Octopath Traveler 2 starts the same way as the first: you choose from one of eight available characters and guide them through their story, running into several of their counterparts along the way. Each is bound to the world of Solista but driven by their own desires.
Some want to be world-famous entertainers, others to make money and end poverty. Still, some want to take revenge on those who ruined their lives. Others want to find freedom.
Octopath Traveler 2‘s demo, currently available on PC, PlayStation platforms, and Nintendo Switch ahead of the game’s launch on February 24, 2023, allows you to play for three hours. You can run through the first chapter of each character’s story (or the first two, in one character’s case) and do any side quests you find. It’s a compelling time this far in.
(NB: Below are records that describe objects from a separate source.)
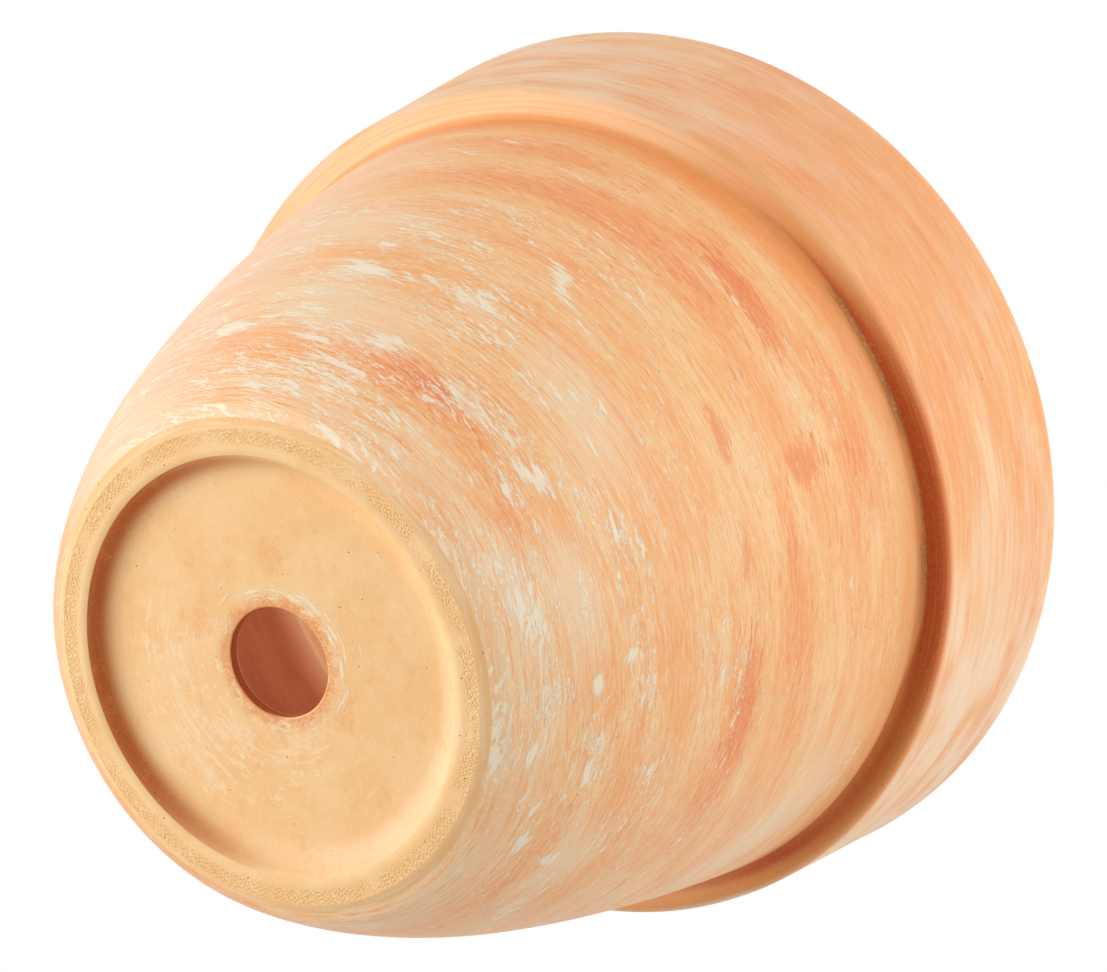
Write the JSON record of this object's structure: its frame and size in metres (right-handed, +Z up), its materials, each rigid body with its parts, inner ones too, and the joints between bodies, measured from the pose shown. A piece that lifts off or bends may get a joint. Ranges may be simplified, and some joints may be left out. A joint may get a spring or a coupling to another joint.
{
  "type": "flower pot",
  "caption": "Round terracotta flower pot with a convex tapering wall, a thick overhanging rim band, a recessed foot ring and a central drain hole.",
  "frame": {"origin": "centre of the drain hole, in the plane of the foot ring that the pot stands on", "axes": "+Z up along the pot's axis, from the foot to the rim; X and Y are any two directions square to it, because the pot is round"},
  "size_m": [0.27, 0.27, 0.226],
  "materials": {
    "terracotta": "unglazed and matt, with streaks of lime bloom"
  },
  "bodies": {
    "root": {"pot": "terracotta"}
  },
  "joints": []
}
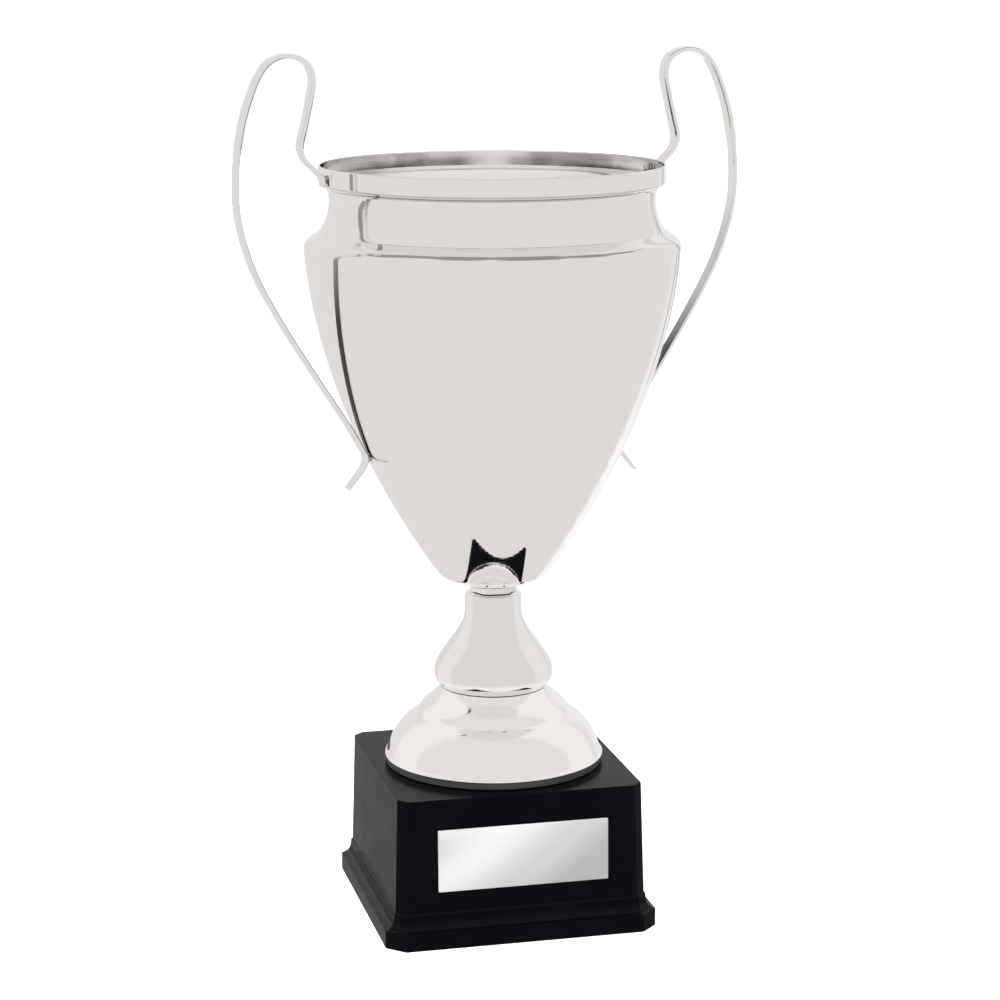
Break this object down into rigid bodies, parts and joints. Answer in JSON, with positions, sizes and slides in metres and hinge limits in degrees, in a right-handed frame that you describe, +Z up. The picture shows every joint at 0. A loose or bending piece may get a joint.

I chose Throné, an assassin thief working for a secret organization known as the Black Snakes. Her story opens in-medias-res, with Throné and her crew wounded and fleeing after a botched job. Somebody’s clearly given them up, but right now, they’re only worried about getting out of there. Throné’s story leans pretty heavily into tropes in the first chapter, but it’s well-written and well-acted enough to carry you through.
Visually, Octopath Traveler 2 is gorgeous. Like the original, it relies heavily on a combination of spritework (that looks straight off the SNES), high-definition effects, and 3D environments. And it all works.
The battle system from the original game is largely intact, too, but there are a few tweaks to be found within the layers. Like before, you can Break enemies by hitting them with a certain number of attacks they’re weak against, opening them up to enormous amounts of damage and removing them from the turn order.
Characters still build Boost each turn, allowing them to spend charges of Boost to add additional attacks to their basic moves or skills. Breaking your opponents — and figuring out what weaknesses you’ll need to expose to do so — before cashing out with huge amounts of damage is crucial, and it adds a nice layer of strategy to combat.
New to Octopath Traveler 2 are Latent Powers, which are similar to Limit Breaks from Final Fantasy. Once your character’s Latent Power gauge builds up, you can cash it in for your character’s unique ability. Throné’s allows her to perform two distinct actions. She can heal one turn and use a special ability during another, or just break an opponent one turn and finish them with Boosted attacks the next.
The other big addition to Octopath Traveler 2 is a day/night cycle that you can toggle at will. The time shifts substantially change environments. A black market store won’t be open during the day, nor will the city’s large gambling hall. Characters will be in different places and doing different things. Distinct, often more difficult, will roam about.
Characters also have access to different path actions depending on whether it’s day or night. Throné, for instance, can steal from NPCs during the day or ambush them and knock them out at night. There are benefits to both: stealing can get you some really nice items, while ambushing can remove characters from the field or open new paths by removing guards. But getting caught stealing too many times will lower your reputation, which can cause problems.
The day/night cycle also plays into side quests. Early on, I ran into a traveler who had his bag stolen and couldn’t continue his journey until he got it back. He warned me to be careful traveling the area at night. Taking the hint, I toggled day to night and went searching.
I found the thief a little ways up the road and retook the bag. Another side quest saw me help a concerned woman convince her gambling-obsessed husband that he was being cheated by a local gambling parlor, and it required me to explore the place both during the day and at night.
Octopath Traveler 2 isn’t going to reinvent Octopath‘s wheel, but its additions are welcome, and if Throné’s story is anything to go by, there are some compelling journeys to explore here. I can’t wait to see more of it when it releases.